王尔德明确了灵魂完美升华的标准。在他看来,无论是把“低贱的、残忍的和堕落的东西”转化为高贵的思想,还是“把原本卑鄙、毁灭的意图化作最完美”的东西,灵魂都需要在揭示自己形式的过程中实现完美升华。因此,王尔德把这一升华归结为自我塑造的产物,认为“享乐”与“痛苦”都是灵魂升华过程中不可或缺的要素。明确灵魂能够从这两种要素的转化中获取营养之后,王尔德分析了“享乐”与“痛苦”在灵魂升华中各自所处的地位。在他看来,身体与灵魂合二为一的方式是“灵魂达到至善境界”的唯一途径。具体而言,尽管“享乐”与“痛苦”“合力塑造”了完美的灵魂,但二者的功效不同。“享乐”是“为了美好的肉体”,“痛苦”则是“为了美好的灵魂”。因此,较之于“享乐”,“痛苦”在磨砺和升华灵魂的过程中,实际上发挥了更大的功效,所以,王尔德把“悲伤”作为“生活与艺术的终极类型”。在此基础上,他认为,完美的“灵肉合一”的最终作用是实现纯粹的审美人生。
王尔德几乎把所有精力都放在了用“悲伤”让灵魂升华上。王尔德的《瑞丁监狱之歌》凸显了其“唯美主义”文艺理论的本质。在这篇诗作里,他简化了自身在监狱中的痛苦经历,跳出悲伤,反思悲伤背后的真谛。

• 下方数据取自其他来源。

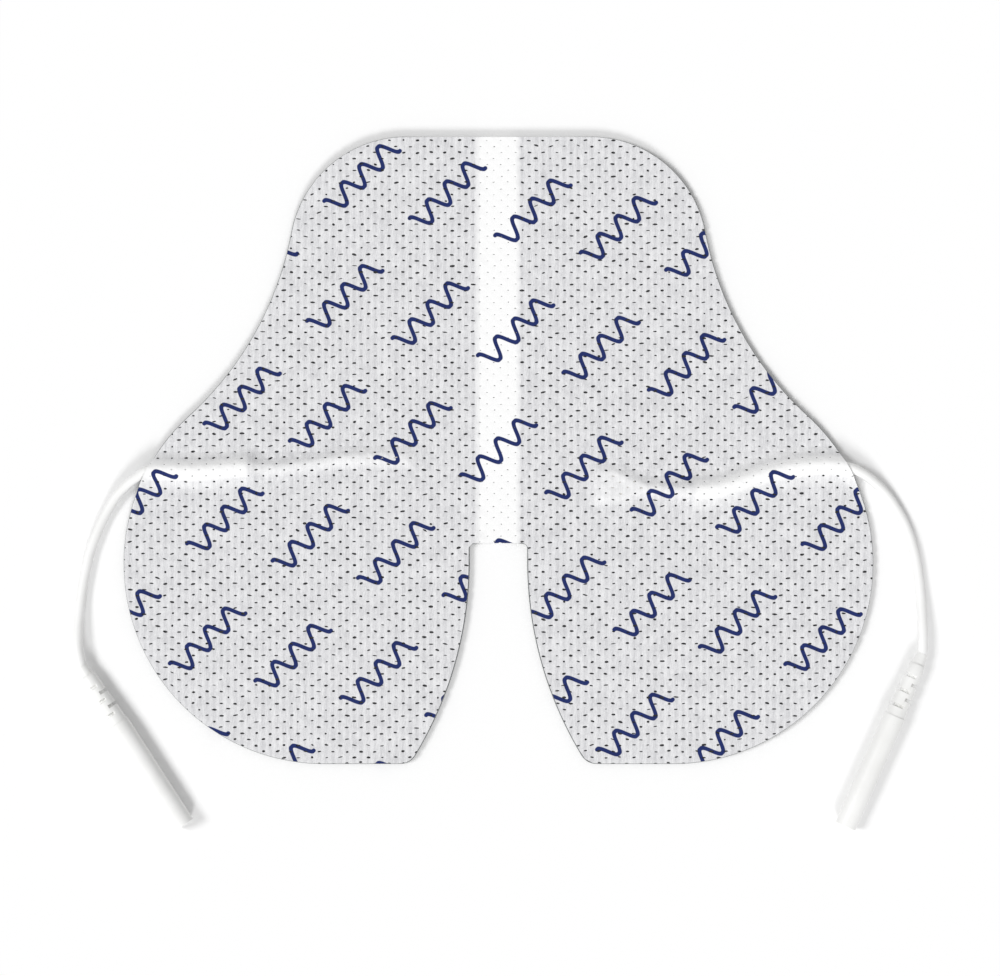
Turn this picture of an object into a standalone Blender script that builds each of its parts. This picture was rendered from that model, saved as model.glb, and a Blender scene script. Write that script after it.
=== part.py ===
"""Self-adhesive double electrode pad for nerve stimulation, lying on its gel face.

Made in metres, +Z up. The origin is under the middle of the pad, on the gel face. +Y is the top of
the butterfly, where its two halves are joined, and -Y is the end with the notch. Every named value
below is in millimetres or degrees.
"""

import math

import bmesh
import bpy

MM = 0.001

# Outline of the die-cut pad
PAD_WIDTH = 144.4
PAD_HEIGHT = 120.8
TOP_FLAT = 35.6
SHOULDER_RADIUS = 22.4
WAIST_RADIUS = 64.0
LOBE_RADIUS = 38.5
TIP_RADIUS = 3.2
NOTCH_WIDTH = 11.5
NOTCH_DEPTH = 42.5
NOTCH_STRAIGHT = 3.6
NOTCH_FLARE_RADIUS = 72.0
NOTCH_CORNER_RADIUS = 1.0
ARC_STEP = 3.5
TRIM_MARGIN = 6.0

# Layers, from the gel face up
GEL_THICKNESS = 0.95
FILM_THICKNESS = 0.10
COVER_THICKNESS = 0.40
GLUE_LINE = 0.04
POLE_GAP = 7.4
STRIP_CLEARANCE = 0.2

# Lead wires, bare strands and the tunnels that the cover makes over them
WIRE_DIAMETER = 1.9
WIRE_CLEARANCE = 0.2
WIRE_STEP = 2.4
BUTT_GAP = 0.3
STRAND_DIAMETER = 0.9
FAN_THINNING = 0.45
CREST_FLAT = 0.3
TUNNEL_FILLET = 1.2
TUNNEL_RUN_OUT = 4.0
TUNNEL_STEP = 1.6
EXIT_DROP = 13.0
FLOOR_CLEARANCE = 0.05

# Connectors
NOSE_LENGTH = 2.2
NOSE_TIP_DIAMETER = 2.1
NOSE_END_DIAMETER = 2.4
RELIEF_START_DIAMETER = 2.95
RELIEF_END_DIAMETER = 3.8
RELIEF_LENGTH = 10.8
RELIEF_CORE_DIAMETER = 1.9
BODY_DIAMETER = 4.15
BODY_LENGTH = 23.4
BODY_ROUND = 0.2
MOUTH_ROUND = 0.2
SLOT_WIDTH = 0.6
SLOT_PITCH = 1.55
SLOT_COUNT = 5
SLOT_FIRST = 2.55
SLOT_SWEEP = 190.0
SLOT_FACING = 163.0
BORE_DIAMETER = 3.1
BORE_DEPTH = 17.5

# Socket contacts
CONTACT_CLEARANCE = 0.3
CONTACT_BORE = 2.05
CONTACT_LENGTH = 15.0
CONTACT_BORE_DEPTH = 12.5
SLIT_WIDTH = 0.3
SLIT_LENGTH = 9.0

# Each lead leaves the pad's edge at EXIT_Y. Its routes are steps in x and y from there: BURIED runs
# inwards to the stripped end, BARE follows the bare strands on from it, and FREE runs outwards.
LEFT_EXIT_Y = -4.0
LEFT_BURIED = [(0.0, 0.0), (4.0, 0.1), (8.3, 0.05), (12.0, 0.15), (15.6, 0.45), (19.0, 0.7)]
LEFT_BARE = [(21.5, 0.75), (24.0, 0.6), (28.6, 1.0), (33.5, 1.7), (37.5, 2.3), (43.0, 2.6),
             (49.0, 2.6)]
LEFT_FAN_WIDTH = 1.6
LEFT_FREE = [(1.7, -1.05), (3.6, -2.5), (5.65, -4.55), (7.25, -6.95), (8.55, -9.35), (9.7, -11.95),
             (10.65, -14.45), (11.4, -17.05), (12.55, -22.95), (13.15, -28.75), (13.25, -32.6),
             (13.05, -34.85)]
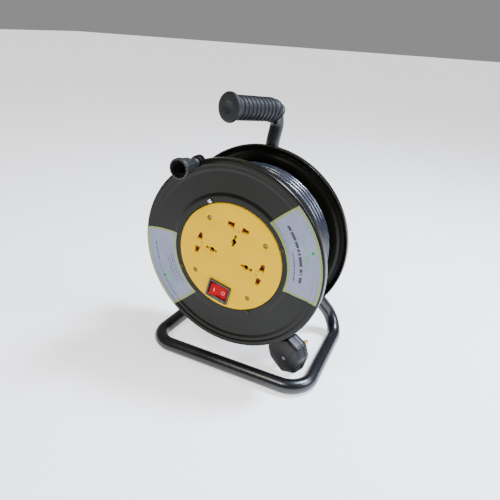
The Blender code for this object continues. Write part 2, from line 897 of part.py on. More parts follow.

他认为,痛苦只不过是净化灵魂的重要方式,如果跳出痛苦,以清醒的态度旁观这些苦难,就能发现“充满悲怆之情的面具”背后隐藏了完美生活的真谛。
由此,尽管王尔德以形式主义凸显艺术的“美”,但他所采用的隐喻、象征、指代等艺术手法,用动态的形式勾勒出了“唯美主义”文艺理论的伦理判断标准。这种做法不仅使其文艺作品的语言艺术特色更加突出,而且打破了艺术的封闭空间,丰富了王尔德的文学表达。